I’ll fight on, vows Irene Stanley
The high court has overturned the verdict of unlawful killing against police who shot dead Harry Stanley in September 1999.
Harry was shot walking home from a pub in Hackney, east London, carrying a table leg which the police claim they mistook for a shotgun.
Irene Stanley, Harry’s widow, plans to appeal against the decision. “There was no jury in the high court — the decision was made by a judge,” she told Socialist Worker.
“But the inquest that produced the unlawful killing verdict did have a jury. Those members of the public felt there was something wrong. I feel a great injustice has been done.”
The high court ruling effectively reinstates the open verdict reached by the first inquest into Harry’s death.
But Irene, who has fought for justice for five and a half years, intends to battle on. “I will go to the European court of human rights if necessary,” she says.
FDA union calls for pensions fight
Civil servants in the First Division Association (FDA) have pledged to fight government moves to raise the full pension age to 65 and replace final salary pensions with inferior schemes.
The FDA conference on Thursday of last week also passed resolutions against long working hours, institutional discrimination against women and performance pay.
But it was New Labour’s attacks on public sector pensions which brought out the full strength of delegates’ anger. Half the day was largely given over to the issue.
Although the FDA represents senior ranking civil servants, ranging from tax inspectors to Whitehall mandarins, the pensions attack has brought trade union instincts to the fore.

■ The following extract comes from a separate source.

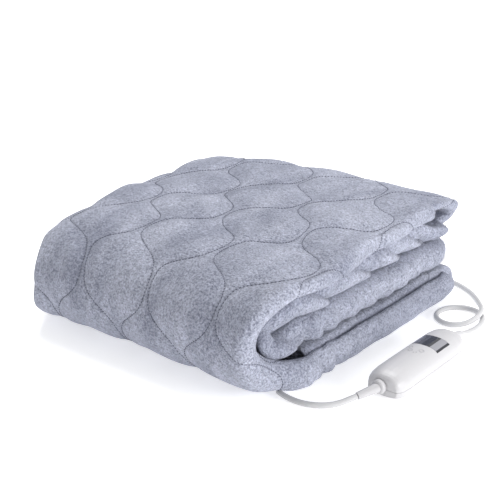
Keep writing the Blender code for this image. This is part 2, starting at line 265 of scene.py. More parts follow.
def make_coil_tie():
    angle = radians(60)
    centre = Vector((*COIL_CENTRE, 0))
    outward = Vector((cos(angle), sin(angle), 0))
    middle = centre + outward * COIL_MIDDLE + Vector((0, 0, 0.0054))
    width, half_across, half_high = 0.011, 0.0118, 0.0058
    lowest = 0.0004
    bpy.ops.object.select_all(action="DESELECT")
    bpy.ops.mesh.primitive_cylinder_add(vertices=40, radius=1, depth=width, end_fill_type="NOTHING")
    tie = bpy.context.object
    tie.name = "coil_tie"
    along = Vector((-outward.y, outward.x, 0))
    for vertex in tie.data.vertices:
        x, y, z = vertex.co
        round_x = abs(x) ** 0.8 * (1 if x > 0 else -1)
        round_y = abs(y) ** 0.8 * (1 if y > 0 else -1)
        vertex.co = middle + outward * round_x * half_across + along * z
        vertex.co.z = max(vertex.co.z + round_y * half_high, lowest)
    shell = tie.modifiers.new("strap thickness", "SOLIDIFY")
    shell.thickness = 0.0008
    shell.offset = 1
    bpy.ops.object.modifier_apply(modifier=shell.name)
    bpy.ops.object.shade_smooth_by_angle(angle=radians(40))
    material = bpy.data.materials.new("strap")
    material.use_nodes = True
    nodes, links = material.node_tree.nodes, material.node_tree.links
    shader = nodes["Principled BSDF"]
    shader.inputs["Roughness"].default_value = 0.9
    place = nodes.new("ShaderNodeTexCoord")
    loops = nodes.new("ShaderNodeTexNoise")
    loops.inputs["Scale"].default_value = 1400
    links.new(place.outputs["Object"], loops.inputs["Vector"])
    tone = nodes.new("ShaderNodeValToRGB")
    tone.color_ramp.elements[0].color = (0.30, 0.30, 0.32, 1)
    tone.color_ramp.elements[1].color = (0.55, 0.55, 0.58, 1)
    links.new(loops.outputs["Fac"], tone.inputs["Fac"])
    links.new(tone.outputs["Color"], shader.inputs["Base Color"])
    bump = nodes.new("ShaderNodeBump")
    bump.inputs["Strength"].default_value = 0.5
    bump.inputs["Distance"].default_value = 0.0004
    links.new(loops.outputs["Fac"], bump.inputs["Height"])
    links.new(bump.outputs["Normal"], shader.inputs["Normal"])
    tie.data.materials.append(material)
    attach(tie, "root")
    return tie


coil_tie = make_coil_tie()


# ---- Throw -------------------------------------------------------------------------------
# Two faces of short velvet fleece with heating wire between, quilted together. The throw is
# folded in four across, its ends are turned in, and it is laid back and forth in four.

HALF_WIDTH = 0.150
PLY = 0.0026  # thickness of one ply
LAYERS = {
    "under": dict(low=0.0, high=0.0160, right=0.157, left=0.149, far=0.110),
    "under_turned_in": dict(low=0.0172, high=0.0322, right=0.143, left=0.138, far=0.110),
    "middle_turned_in": dict(low=0.0334, high=0.0462, right=0.134, left=0.140, far=0.110),
    "middle": dict(low=0.0474, high=0.0590, right=0.146, left=0.155, far=0.110),
    "upper": dict(low=0.0602, high=0.0885, right=0.144, left=0.152, far=0.090),
    "top": dict(low=0.0897, high=0.1045, right=0.153, left=0.144, far=0.090),
}
HANGS_OVER = {"under": "under_turned_in", "middle": "middle_turned_in"}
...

Earlier this year the FDA delivered one of the strongest ballot results in favour of strike action to defend pensions. Several conference speakers referred to members’ willingness to strike on this issue.

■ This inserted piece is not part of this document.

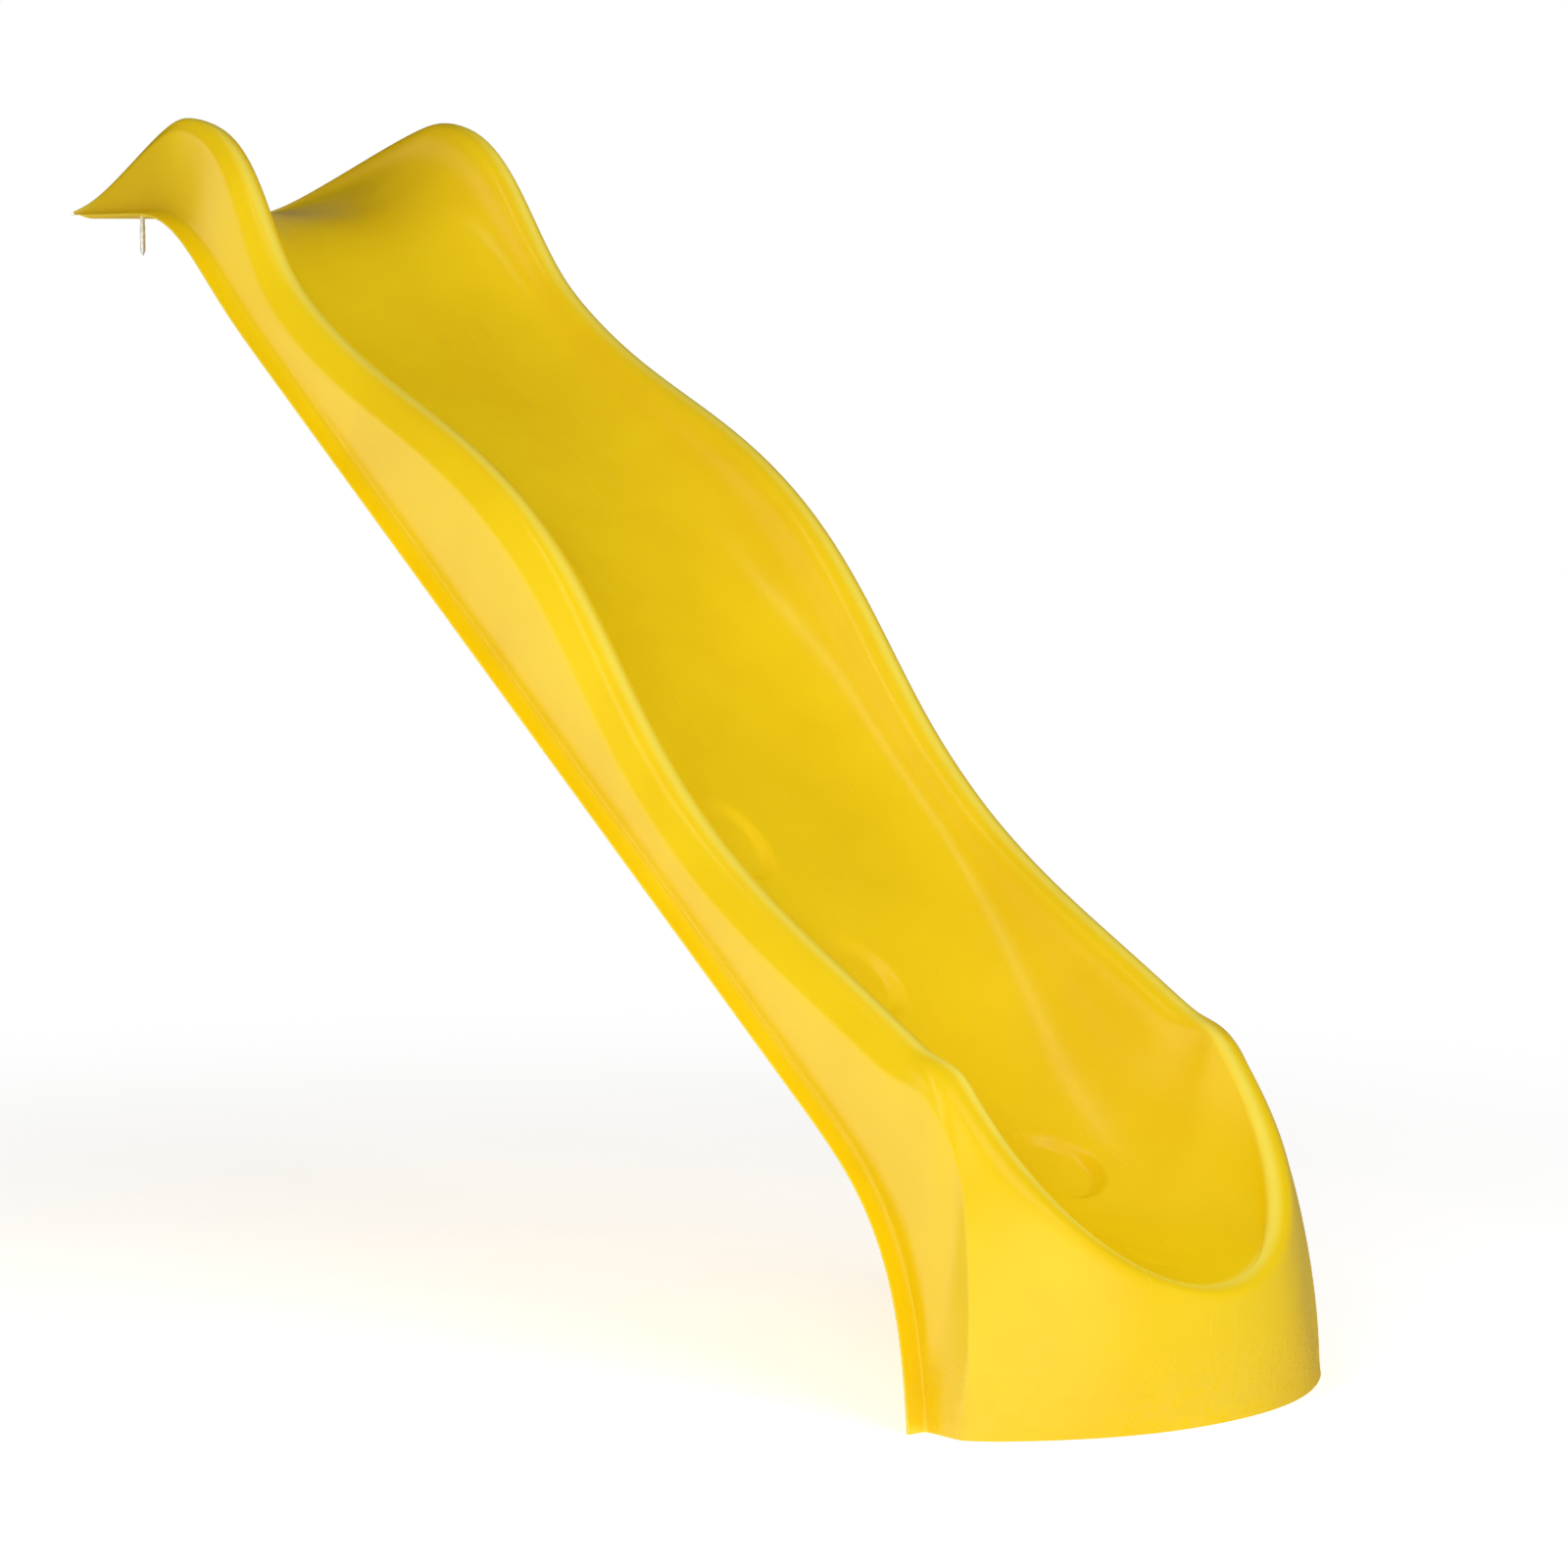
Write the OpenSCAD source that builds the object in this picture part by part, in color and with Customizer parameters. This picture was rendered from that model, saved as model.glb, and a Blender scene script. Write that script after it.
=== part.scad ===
// Wave slide for a raised play deck: one moulded shell, open underneath,
// whose lip lies on the deck and whose flared foot stands on the ground.
// Millimetres, Z up, the deck end towards +Y, ground at Z = 0.

/* [Deck lip] */
// height of the deck that the lip lies on
deck_h = 1524; // [1200:1:1600]
// distance from the foot line out to the end of the lip
lip_reach = 2066; // [1600:1:2400]
// half width of the lip at its end
lip_half = 193; // [150:1:250]
// where the flat lip ends and the first drop begins
lip_bend = 1745; // [1500:1:1900]

/* [Run] */
// slope of the lower edge, in degrees
slope = 39.8; // [30:0.1:50]
// where the straight lower edge ends above the foot: distance, height
bend_y = 262; // [100:1:400]
bend_z = 344; // [200:1:500]
// half width across the lower flange
flange_half = 325; // [250:1:400]
// width of the lower flange
flange_w = 28; // [10:1:50]
// half width across the rims
rim_half = 251; // [180:1:300]
// thickness of the moulded wall
wall = 6; // [4:0.5:10]

/* [Waves: distance up the slope, rim height, bed height] */
// upper dip
dip1_at = 1575; // [1400:1:1700]
dip1_rim = 76; // [50:1:120]
dip1_bed = 10; // [0:1:60]
// hump
hump_at = 1010; // [800:1:1200]
hump_rim = 176; // [100:1:250]
hump_bed = 42; // [0:1:100]
// lower dip
dip2_at = 480; // [300:1:600]
dip2_rim = 92; // [50:1:150]
dip2_bed = 14; // [0:1:60]

/* [Ears] */
// top of the ear: distance from the foot line, height
ear_y = 1700; // [1500:1:1900]
ear_top = 1672; // [1500:1:1800]
// half width between the ear tops
ear_half = 241; // [180:1:300]

/* [Scoop and foot] */
// shoulder where the rim leaves the run
shoulder_y = 172; // [100:1:250]
shoulder_z = 474; // [350:1:600]
// side of the scoop opening: half width, distance, height
scoop_half = 241; // [180:1:300]
scoop_y = 93; // [50:1:200]
scoop_z = 434; // [300:1:550]
// lowest point of the scoop opening
exit_y = -127; // [-200:1:0]
exit_z = 172; // [100:1:300]
// foot on the ground: half width at its back edge and where that is
foot_half = 358; // [250:1:400]
foot_back = 74; // [0:1:200]
// front corner of the foot
corner_x = 325; // [200:1:350]
corner_y = -4; // [-100:1:50]
// how far the front bows out beyond the foot line
foot_bow = 150; // [50:1:200]

/* [Rim rolls] */
// outer roll along the run
roll_out = 40; // [15:1:60]
// inner roll along the run
roll_in = 26; // [10:1:50]
// outer roll on the ears
roll_ear = 20; // [10:1:40]
// outer roll at the sides of the scoop
roll_scoop = 26; // [15:1:90]
// inner roll round the scoop
roll_edge = 9; // [6:1:20]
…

The conference demonstrated an increasing recognition among FDA members that we have a battle on our hands now the election is over.

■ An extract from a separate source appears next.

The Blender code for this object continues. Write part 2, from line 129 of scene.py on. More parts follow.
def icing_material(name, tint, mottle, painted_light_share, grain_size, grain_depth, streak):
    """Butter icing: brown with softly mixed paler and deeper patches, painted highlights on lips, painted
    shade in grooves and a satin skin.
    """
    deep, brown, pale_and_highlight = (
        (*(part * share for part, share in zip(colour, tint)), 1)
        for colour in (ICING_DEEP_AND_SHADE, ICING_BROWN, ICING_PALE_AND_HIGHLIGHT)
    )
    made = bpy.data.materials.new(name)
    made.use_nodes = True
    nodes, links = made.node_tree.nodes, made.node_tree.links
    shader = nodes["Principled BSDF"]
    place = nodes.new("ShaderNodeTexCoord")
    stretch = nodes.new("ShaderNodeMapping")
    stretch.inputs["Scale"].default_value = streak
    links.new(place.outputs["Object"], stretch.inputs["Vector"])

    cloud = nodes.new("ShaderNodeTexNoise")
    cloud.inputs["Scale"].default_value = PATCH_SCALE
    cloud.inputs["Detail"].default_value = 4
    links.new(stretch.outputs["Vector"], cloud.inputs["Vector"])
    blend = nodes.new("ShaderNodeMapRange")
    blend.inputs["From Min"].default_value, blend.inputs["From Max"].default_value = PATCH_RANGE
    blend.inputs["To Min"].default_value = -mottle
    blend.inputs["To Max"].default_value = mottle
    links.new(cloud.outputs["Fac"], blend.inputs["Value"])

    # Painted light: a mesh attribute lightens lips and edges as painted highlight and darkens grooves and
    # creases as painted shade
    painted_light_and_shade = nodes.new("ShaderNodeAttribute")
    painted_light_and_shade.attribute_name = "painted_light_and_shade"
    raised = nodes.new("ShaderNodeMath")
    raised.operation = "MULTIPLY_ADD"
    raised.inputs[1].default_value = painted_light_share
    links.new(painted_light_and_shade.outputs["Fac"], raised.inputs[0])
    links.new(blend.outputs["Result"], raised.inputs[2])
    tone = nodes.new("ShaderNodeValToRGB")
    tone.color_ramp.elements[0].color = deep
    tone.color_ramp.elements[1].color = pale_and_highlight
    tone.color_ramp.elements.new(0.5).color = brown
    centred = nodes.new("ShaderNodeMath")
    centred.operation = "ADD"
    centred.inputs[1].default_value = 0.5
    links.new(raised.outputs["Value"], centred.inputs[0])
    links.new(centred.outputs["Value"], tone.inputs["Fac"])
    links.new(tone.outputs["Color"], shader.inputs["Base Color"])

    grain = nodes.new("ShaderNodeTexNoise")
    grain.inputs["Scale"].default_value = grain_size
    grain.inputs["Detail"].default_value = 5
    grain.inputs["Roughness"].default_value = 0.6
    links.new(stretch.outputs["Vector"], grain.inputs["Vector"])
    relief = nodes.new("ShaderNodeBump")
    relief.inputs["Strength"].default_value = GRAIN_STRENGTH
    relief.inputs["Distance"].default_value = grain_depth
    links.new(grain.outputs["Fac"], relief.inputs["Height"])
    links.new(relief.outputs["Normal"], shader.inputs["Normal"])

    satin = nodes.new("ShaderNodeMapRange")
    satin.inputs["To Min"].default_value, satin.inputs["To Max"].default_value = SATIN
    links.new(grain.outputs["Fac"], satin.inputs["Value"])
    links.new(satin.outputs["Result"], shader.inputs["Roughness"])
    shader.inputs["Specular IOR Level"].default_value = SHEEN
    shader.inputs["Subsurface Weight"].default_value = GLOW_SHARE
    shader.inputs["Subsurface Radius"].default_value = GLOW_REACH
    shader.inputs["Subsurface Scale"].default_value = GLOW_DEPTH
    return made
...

Bus stoppage in East Midlands
More than 400 bus workers at Stagecoach East Midlands were due to take the first of four separate days of strike action on Friday of this week in a dispute over pay.
The members of the RMT union are also set to strike on Monday 23, Friday 27 and Tuesday 31 May. An overtime ban will begin this week.
The bus workers are claiming a £7.50 an hour basic rate for drivers, with £9 for engineers and £6.20 for cleaners, plus enhanced rates for weekend and bank holiday work.
RMT general secretary Bob Crow said Stagecoach was “subsidised by state benefits” because of its low rates of pay.
Security staff at Luton airport have voted overwhelmingly to strike in a dispute over shift payments. Some 84 percent of workers supported strike action in a ballot organised by the T&G union.
The dispute was sparked by Luton airport management’s refusal to pay shift allowances for unsocial working hours.
Such allowances are paid to security staff at similar airports such as Stansted, says a T&G spokesperson, and are worth up to £3,500 a year. Both sides are now in direct negotiation.